Proof of reserves has become a standard trust feature for large crypto exchanges. OKX publishes a proof-of-reserves page for user asset verification, Kraken explains its full-reserve verification approach, and Binance maintains its own proof-of-reserves portal. These pages matter because traders should not rely only on brand recognition when they leave assets on a centralized venue.
The limitation is equally important: reserves are only one side of the balance sheet. A reserve snapshot can show that on-chain assets exist, but traders still need to understand liabilities, audit scope, update frequency, asset coverage and whether off-chain obligations are visible. A recent arXiv paper on layered proof of reserves argues that usability matters because ordinary users often do not verify inclusion even when cryptographic tools exist.
A practical exchange-risk checklist starts with reserve coverage for the assets you actually hold. Then check whether the exchange explains liabilities and user-inclusion verification, whether reports are repeated over time, whether major assets are over-collateralized, and whether the venue has a history of stable withdrawals during stress. None of those items guarantees safety, but together they reduce blind trust.
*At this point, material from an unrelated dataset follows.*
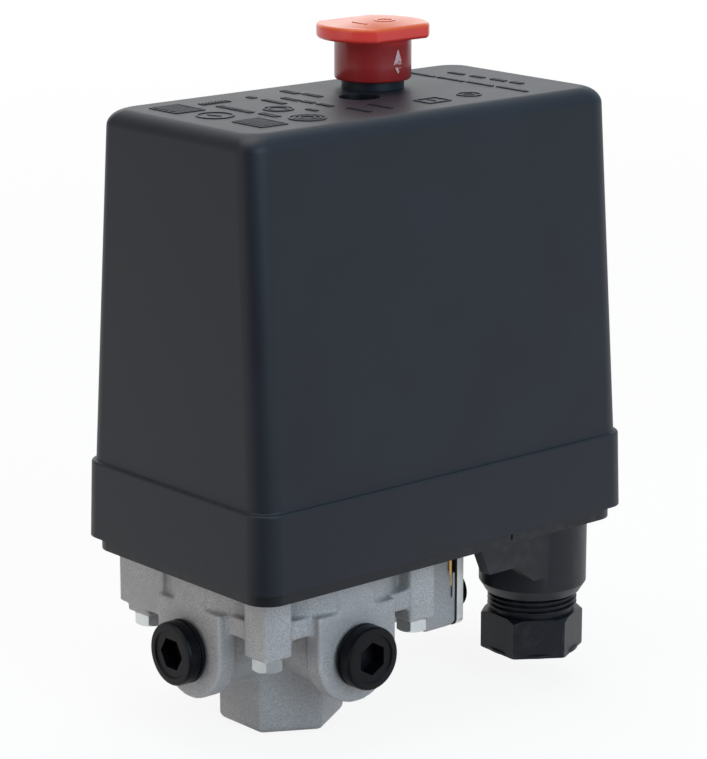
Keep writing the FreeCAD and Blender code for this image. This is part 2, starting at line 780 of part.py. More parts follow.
def build_manifold():
    corner = port_flats * HEX_CORNER / 2
    lathe = fuse(
        rod(corner, port_height - port_chamfer),
        cone(corner, core_radius, port_chamfer, z=port_height - port_chamfer),
    )
    hexagon_foot = common(hexagon(port_flats, port_height), lathe)
    softened = rounded(hexagon_foot, lug_round, level_at(Size.of(0)))
    core = rod(core_radius, disc_bottom - port_height + port_chamfer, z=port_height - port_chamfer)
    ribs = box(both(rib_half), both(rib_half), (rib_bottom, disc_bottom))
    disc = rod(disc_radius, deck - disc_bottom, z=disc_bottom)
    lugs = []
    for x, y in corners():
        lug = box(about(x, lug_width / 2), about(y, lug_width / 2), (lug_bottom, deck))
        lugs.append(rounded(lug, lug_edge, upright))
    pad_side = (corner_pad_start, corner_pad_reach)
    pads = [
        box((-corner_pad_reach, corner_pad_margin - bolt_place), pad_side, (corner_pad_bottom, deck)),
        box((bolt_place - corner_pad_margin, corner_pad_reach), pad_side, (corner_pad_bottom, deck)),
    ]
    bosses = side_boss("-y") + side_boss("+y") + side_boss("-x")
    neck = box((Size.of(0), valve_block_start), both(valve_neck_half), (valve_block_bottom + 4, deck))
    block = box((valve_block_start, valve_block_end), both(valve_block_half), (valve_block_bottom, deck))
    rounded_block = rounded(block, lug_round, level_at(valve_block_bottom))
    solid = fuse(softened, core, ribs, disc, neck, rounded_block, *lugs, *pads, *bosses, *boss_fairings())

    tools = [
        rod(port_bore, port_depth, 0, 0, 0),
        rod(gallery_radius, deck, 0, 0, 0),
        rod(chamber_radius, chamber_depth + diaphragm_thickness, z=deck - diaphragm_thickness - chamber_depth),
        rod(diaphragm_radius + run_gap, diaphragm_thickness, z=deck - diaphragm_thickness),
        rod(gallery_radius - 1, valve_block_end, 0, 0, side_axis, "+x"),
        rod(pin_radius + run_gap, deck - pin_bottom + pin_well, pin_x, pin_y, pin_bottom - pin_well),
        box((valve_block_end - wall - 0.5, valve_block_end), both(valve_block_half), (valve_shelf, deck)),
        box((valve_notch_start, valve_block_end), (-valve_block_half, -valve_block_half + valve_notch_width),
            (valve_notch_bottom, deck)),
    ]
    for x, y in corners():
        tools.append(rod(bolt_radius + drill_gap, deck - lug_bottom, x, y, lug_bottom))
    for axis in ("-y", "+y", "-x"):
        tools += side_bores(axis)
    for y, z in valve_screw_places():
        depth = valve_screw_length - valve_plate - valve_gasket
        tools.append(rod(valve_screw_radius + run_gap, depth, valve_block_end, y, z, "-x"))
    node("manifold", cut(solid, *tools))


def valve_screw_places():
    return [(valve_screw_place * sign, z) for sign in (-1, 1) for z in (valve_screw_low, valve_screw_high)]


def build_bolts():
    bolts = []
    shank_length = deck + lip_height + steel + bolt_reach - lug_bottom
    for x, y in corners():
        head = hexagon(bolt_flats, bolt_head, x, y, lug_bottom - bolt_head, turned=14)
        crown = cone(bolt_flats / 2, bolt_flats / 2 + bolt_head, bolt_head, x, y, lug_bottom - bolt_head)
        shank = rod(bolt_radius - run_gap, shank_length, x, y, lug_bottom)
        bolts.append(fuse(common(head, crown), shank))
    node("manifold_bolts", group(*bolts))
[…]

For active traders, the operational response is more important than the label. Keep only working capital on any one venue, test withdrawals before periods of high stress, use withdrawal allowlists and 2FA, and split collateral when strategy size justifies it. Proof of reserves should influence venue selection, but it should not become an excuse to ignore counterparty concentration.
Sources: OKX proof of reserves; Kraken proof of reserves; Binance proof of reserves; LPOR proof-of-reserves usability paper.
Risk notice: Exchange reserve reports can reduce information gaps but cannot remove counterparty, operational or legal risk. This article is educational only.